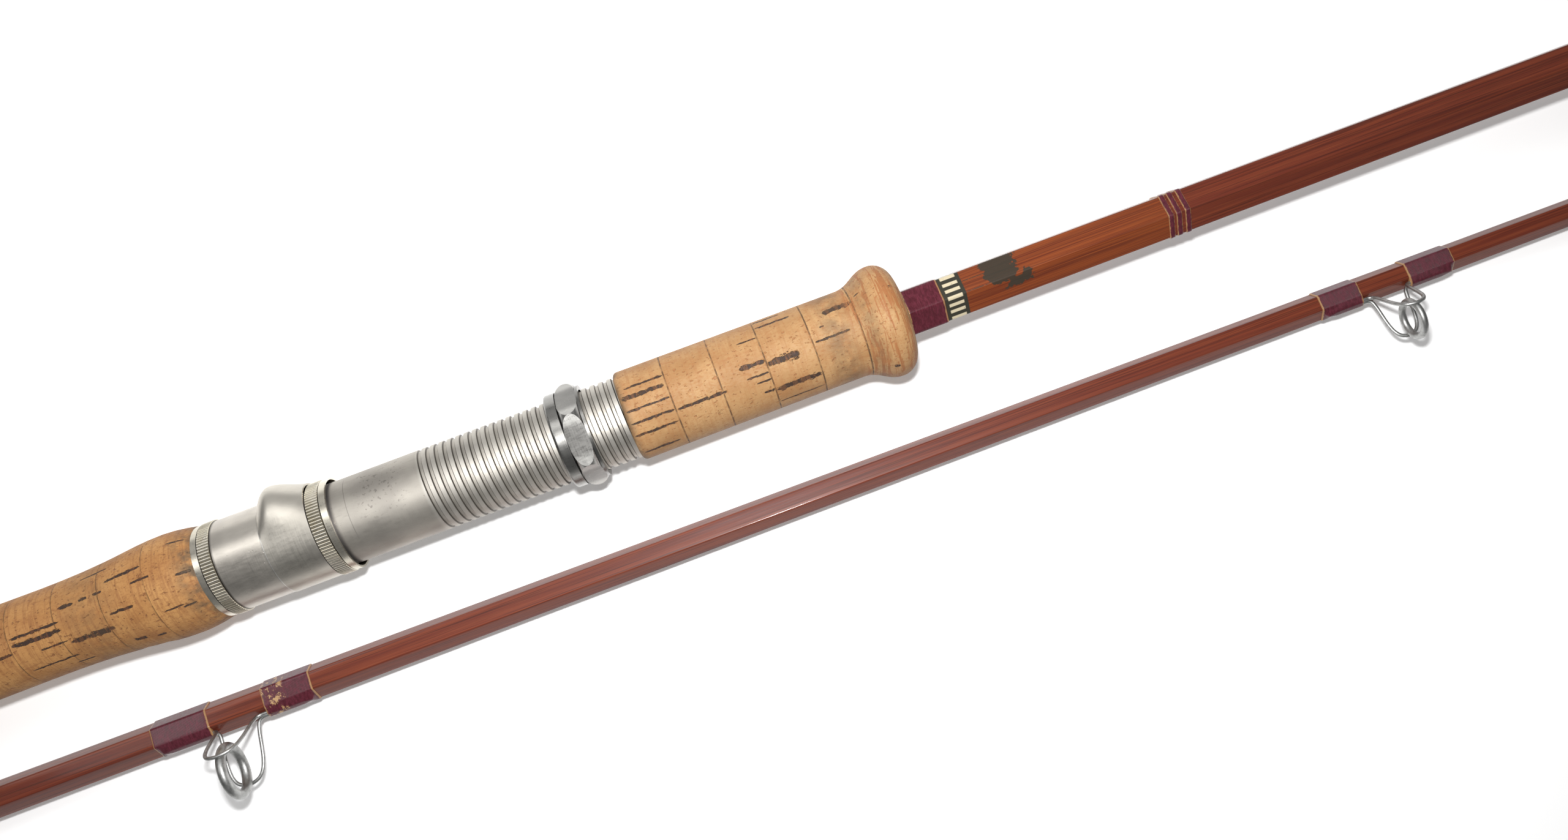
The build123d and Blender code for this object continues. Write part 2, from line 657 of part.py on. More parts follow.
def build_top_section():
    add_top("male_ferrule", male_ferrule())
    silk_end = TOP_STATION_END - FERRULE_SILK_SETBACK
    top_silk = silk_tube(silk_end - FERRULE_SILK_LENGTH, silk_end, TOP_STATION_RADIUS)
    add_top("top_ferrule_whipping", top_silk)
    add_top("top_cane", top_cane())
    for spec in TOP_GUIDES:
        guide(spec, top_width, add_top)
    add_top("tip_tube", tip_tube())
    add_top("tip_ring", tip_ring())
    add_top("tip_stays", tip_stays())
    tube_start = TOP_LENGTH - TIP_BACK - TIP_TUBE_LENGTH
    silk_end = tube_start - WHIPPING
    add_top("tip_whipping", whipping(silk_end - TIP_WHIPPING_LENGTH, silk_end, top_width))


os.makedirs("parts", exist_ok=True)
build_handle()
build_butt_section()
build_top_section()
for node, solid in built.items():
    export_step(solid, "parts/" + node + ".step")
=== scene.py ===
import math

import bmesh
import bpy
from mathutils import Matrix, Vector, noise


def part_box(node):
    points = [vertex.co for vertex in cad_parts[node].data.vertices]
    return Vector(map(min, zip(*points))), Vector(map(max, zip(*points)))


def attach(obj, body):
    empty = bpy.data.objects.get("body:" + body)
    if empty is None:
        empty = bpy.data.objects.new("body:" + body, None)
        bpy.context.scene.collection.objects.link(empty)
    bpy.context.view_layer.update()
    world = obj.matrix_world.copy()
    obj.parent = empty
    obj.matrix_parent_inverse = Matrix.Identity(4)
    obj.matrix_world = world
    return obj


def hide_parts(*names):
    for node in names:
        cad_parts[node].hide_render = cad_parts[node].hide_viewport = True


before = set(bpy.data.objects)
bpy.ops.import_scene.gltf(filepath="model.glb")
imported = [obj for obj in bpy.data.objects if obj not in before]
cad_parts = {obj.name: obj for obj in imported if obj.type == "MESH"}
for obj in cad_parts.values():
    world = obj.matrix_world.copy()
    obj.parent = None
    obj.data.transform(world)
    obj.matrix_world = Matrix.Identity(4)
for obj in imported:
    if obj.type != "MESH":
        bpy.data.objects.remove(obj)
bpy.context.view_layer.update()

MM = 0.001

# How far each section and the hood are turned about the rod, as in the model.
BUTT_ROLL = math.radians(-81)
TOP_ROLL = math.radians(50)
HOOD_ROLL = math.radians(-62)

# Shapes of the pieces that are made here, in mm.
CORK_RING = 12.7
CORK_RADIUS = 11.9
FORE_RINGS = 6
REAR_RINGS = 30
CANE_ROUNDING = 0.05        # of the cane's corners, as a share of its width
CANE_UNEVENNESS = 0.035
BUMPS_ALONG = 28            # cells of the unevenness's noise in a metre of cane
BUMPS_AROUND = 3            # and from the middle of the cane to its skin
CANE_INSET = 0.02           # takes back some of the unevenness, to keep the model's size
SILK = 0.3                  # thickness of a whipping
SILK_STEP = 0.7
GLUE_GAP = 0.05             # under a guide's foot
HOOD_RADIUS = 12.4
HOOD_WALL = 0.48            # a hair thinner than the model's, to stay clear of what is inside
HOOD_RISE = 3.8             # of the pocket's crest
POCKET_CREST = 4.2          # how far the crest is from the pocket's closed end
POCKET_END = 14.0           # where the pocket has sunk to a fifth of its rise
POCKET_HALF_ANGLE = math.radians(62)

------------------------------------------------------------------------

(REQUIRED WORK) Each line holding the word "node" counts once; report the total and nothing else.

(EXERCISE ANSWER) 6